*Requirement*
Copy out every line exactly as given.
[Start of Data]
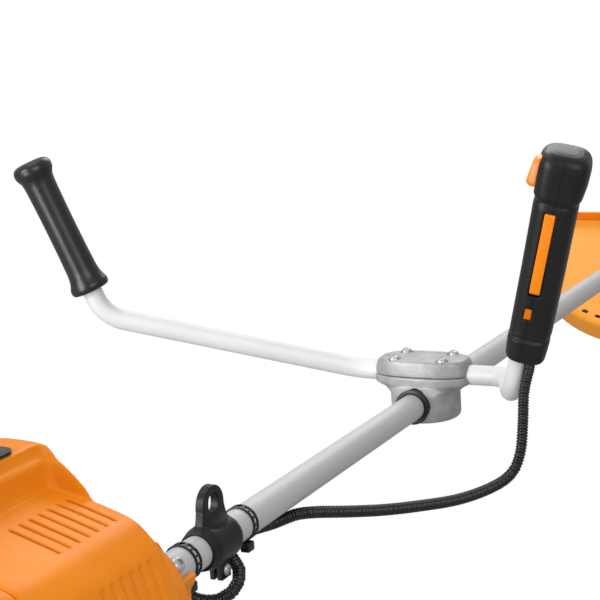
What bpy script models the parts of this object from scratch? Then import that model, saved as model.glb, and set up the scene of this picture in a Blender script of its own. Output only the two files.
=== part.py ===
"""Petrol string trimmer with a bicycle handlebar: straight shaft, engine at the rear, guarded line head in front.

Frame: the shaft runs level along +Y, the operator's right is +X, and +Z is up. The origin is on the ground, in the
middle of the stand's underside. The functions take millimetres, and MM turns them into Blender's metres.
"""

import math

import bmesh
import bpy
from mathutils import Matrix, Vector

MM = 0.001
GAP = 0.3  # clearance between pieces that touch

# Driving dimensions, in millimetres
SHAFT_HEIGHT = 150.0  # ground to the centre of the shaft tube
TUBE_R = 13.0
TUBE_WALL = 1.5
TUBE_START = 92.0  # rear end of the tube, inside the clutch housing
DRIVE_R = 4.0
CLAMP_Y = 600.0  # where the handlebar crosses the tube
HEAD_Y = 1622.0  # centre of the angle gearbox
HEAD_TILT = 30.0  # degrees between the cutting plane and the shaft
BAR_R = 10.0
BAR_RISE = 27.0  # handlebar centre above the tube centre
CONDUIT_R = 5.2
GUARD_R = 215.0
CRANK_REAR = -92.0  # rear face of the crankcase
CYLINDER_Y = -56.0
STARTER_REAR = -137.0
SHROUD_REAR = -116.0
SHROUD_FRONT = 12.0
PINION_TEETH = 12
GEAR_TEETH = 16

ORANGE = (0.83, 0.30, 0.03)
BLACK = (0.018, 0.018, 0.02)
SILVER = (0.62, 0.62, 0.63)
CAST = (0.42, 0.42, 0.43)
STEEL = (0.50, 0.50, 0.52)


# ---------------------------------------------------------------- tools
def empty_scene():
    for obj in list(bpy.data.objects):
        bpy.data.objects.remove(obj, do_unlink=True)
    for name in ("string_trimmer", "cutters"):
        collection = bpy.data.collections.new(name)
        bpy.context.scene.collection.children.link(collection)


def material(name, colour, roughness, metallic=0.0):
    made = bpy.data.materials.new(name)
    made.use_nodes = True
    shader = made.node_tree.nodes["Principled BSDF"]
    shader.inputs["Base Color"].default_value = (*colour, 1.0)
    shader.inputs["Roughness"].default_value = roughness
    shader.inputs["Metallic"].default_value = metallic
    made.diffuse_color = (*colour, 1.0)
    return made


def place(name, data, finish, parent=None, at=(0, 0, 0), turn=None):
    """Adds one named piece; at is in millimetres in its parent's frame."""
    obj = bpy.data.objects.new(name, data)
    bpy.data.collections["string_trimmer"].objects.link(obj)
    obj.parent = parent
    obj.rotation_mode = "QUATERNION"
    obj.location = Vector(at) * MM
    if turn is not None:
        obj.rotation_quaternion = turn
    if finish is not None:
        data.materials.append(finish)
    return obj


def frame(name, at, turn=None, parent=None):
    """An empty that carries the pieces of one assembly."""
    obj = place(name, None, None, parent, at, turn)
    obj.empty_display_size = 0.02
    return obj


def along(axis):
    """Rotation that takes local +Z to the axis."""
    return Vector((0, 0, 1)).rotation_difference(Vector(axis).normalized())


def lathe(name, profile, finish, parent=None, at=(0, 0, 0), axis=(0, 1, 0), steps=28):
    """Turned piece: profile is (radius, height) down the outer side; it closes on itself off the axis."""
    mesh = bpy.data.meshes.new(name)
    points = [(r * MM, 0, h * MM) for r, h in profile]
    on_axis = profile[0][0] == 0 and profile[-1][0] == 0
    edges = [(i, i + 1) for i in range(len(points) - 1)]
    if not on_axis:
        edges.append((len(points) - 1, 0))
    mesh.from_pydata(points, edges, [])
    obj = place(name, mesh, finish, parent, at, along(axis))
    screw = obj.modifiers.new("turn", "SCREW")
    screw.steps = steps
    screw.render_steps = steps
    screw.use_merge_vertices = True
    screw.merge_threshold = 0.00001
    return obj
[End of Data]
*Solved exercise*
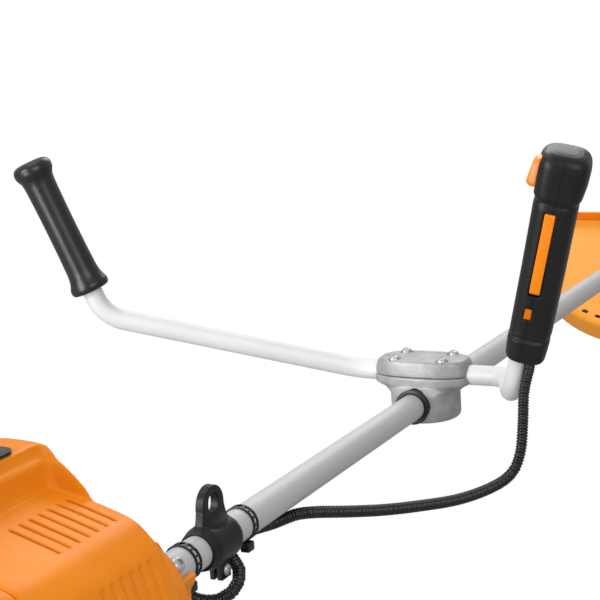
What bpy script models the parts of this object from scratch? Then import that model, saved as model.glb, and set up the scene of this picture in a Blender script of its own. Output only the two files.
=== part.py ===
"""Petrol string trimmer with a bicycle handlebar: straight shaft, engine at the rear, guarded line head in front.

Frame: the shaft runs level along +Y, the operator's right is +X, and +Z is up. The origin is on the ground, in the
middle of the stand's underside. The functions take millimetres, and MM turns them into Blender's metres.
"""

import math

import bmesh
import bpy
from mathutils import Matrix, Vector

MM = 0.001
GAP = 0.3  # clearance between pieces that touch

# Driving dimensions, in millimetres
SHAFT_HEIGHT = 150.0  # ground to the centre of the shaft tube
TUBE_R = 13.0
TUBE_WALL = 1.5
TUBE_START = 92.0  # rear end of the tube, inside the clutch housing
DRIVE_R = 4.0
CLAMP_Y = 600.0  # where the handlebar crosses the tube
HEAD_Y = 1622.0  # centre of the angle gearbox
HEAD_TILT = 30.0  # degrees between the cutting plane and the shaft
BAR_R = 10.0
BAR_RISE = 27.0  # handlebar centre above the tube centre
CONDUIT_R = 5.2
GUARD_R = 215.0
CRANK_REAR = -92.0  # rear face of the crankcase
CYLINDER_Y = -56.0
STARTER_REAR = -137.0
SHROUD_REAR = -116.0
SHROUD_FRONT = 12.0
PINION_TEETH = 12
GEAR_TEETH = 16

ORANGE = (0.83, 0.30, 0.03)
BLACK = (0.018, 0.018, 0.02)
SILVER = (0.62, 0.62, 0.63)
CAST = (0.42, 0.42, 0.43)
STEEL = (0.50, 0.50, 0.52)


# ---------------------------------------------------------------- tools
def empty_scene():
    for obj in list(bpy.data.objects):
        bpy.data.objects.remove(obj, do_unlink=True)
    for name in ("string_trimmer", "cutters"):
        collection = bpy.data.collections.new(name)
        bpy.context.scene.collection.children.link(collection)


def material(name, colour, roughness, metallic=0.0):
    made = bpy.data.materials.new(name)
    made.use_nodes = True
    shader = made.node_tree.nodes["Principled BSDF"]
    shader.inputs["Base Color"].default_value = (*colour, 1.0)
    shader.inputs["Roughness"].default_value = roughness
    shader.inputs["Metallic"].default_value = metallic
    made.diffuse_color = (*colour, 1.0)
    return made


def place(name, data, finish, parent=None, at=(0, 0, 0), turn=None):
    """Adds one named piece; at is in millimetres in its parent's frame."""
    obj = bpy.data.objects.new(name, data)
    bpy.data.collections["string_trimmer"].objects.link(obj)
    obj.parent = parent
    obj.rotation_mode = "QUATERNION"
    obj.location = Vector(at) * MM
    if turn is not None:
        obj.rotation_quaternion = turn
    if finish is not None:
        data.materials.append(finish)
    return obj


def frame(name, at, turn=None, parent=None):
    """An empty that carries the pieces of one assembly."""
    obj = place(name, None, None, parent, at, turn)
    obj.empty_display_size = 0.02
    return obj


def along(axis):
    """Rotation that takes local +Z to the axis."""
    return Vector((0, 0, 1)).rotation_difference(Vector(axis).normalized())


def lathe(name, profile, finish, parent=None, at=(0, 0, 0), axis=(0, 1, 0), steps=28):
    """Turned piece: profile is (radius, height) down the outer side; it closes on itself off the axis."""
    mesh = bpy.data.meshes.new(name)
    points = [(r * MM, 0, h * MM) for r, h in profile]
    on_axis = profile[0][0] == 0 and profile[-1][0] == 0
    edges = [(i, i + 1) for i in range(len(points) - 1)]
    if not on_axis:
        edges.append((len(points) - 1, 0))
    mesh.from_pydata(points, edges, [])
    obj = place(name, mesh, finish, parent, at, along(axis))
    screw = obj.modifiers.new("turn", "SCREW")
    screw.steps = steps
    screw.render_steps = steps
    screw.use_merge_vertices = True
    screw.merge_threshold = 0.00001
    return obj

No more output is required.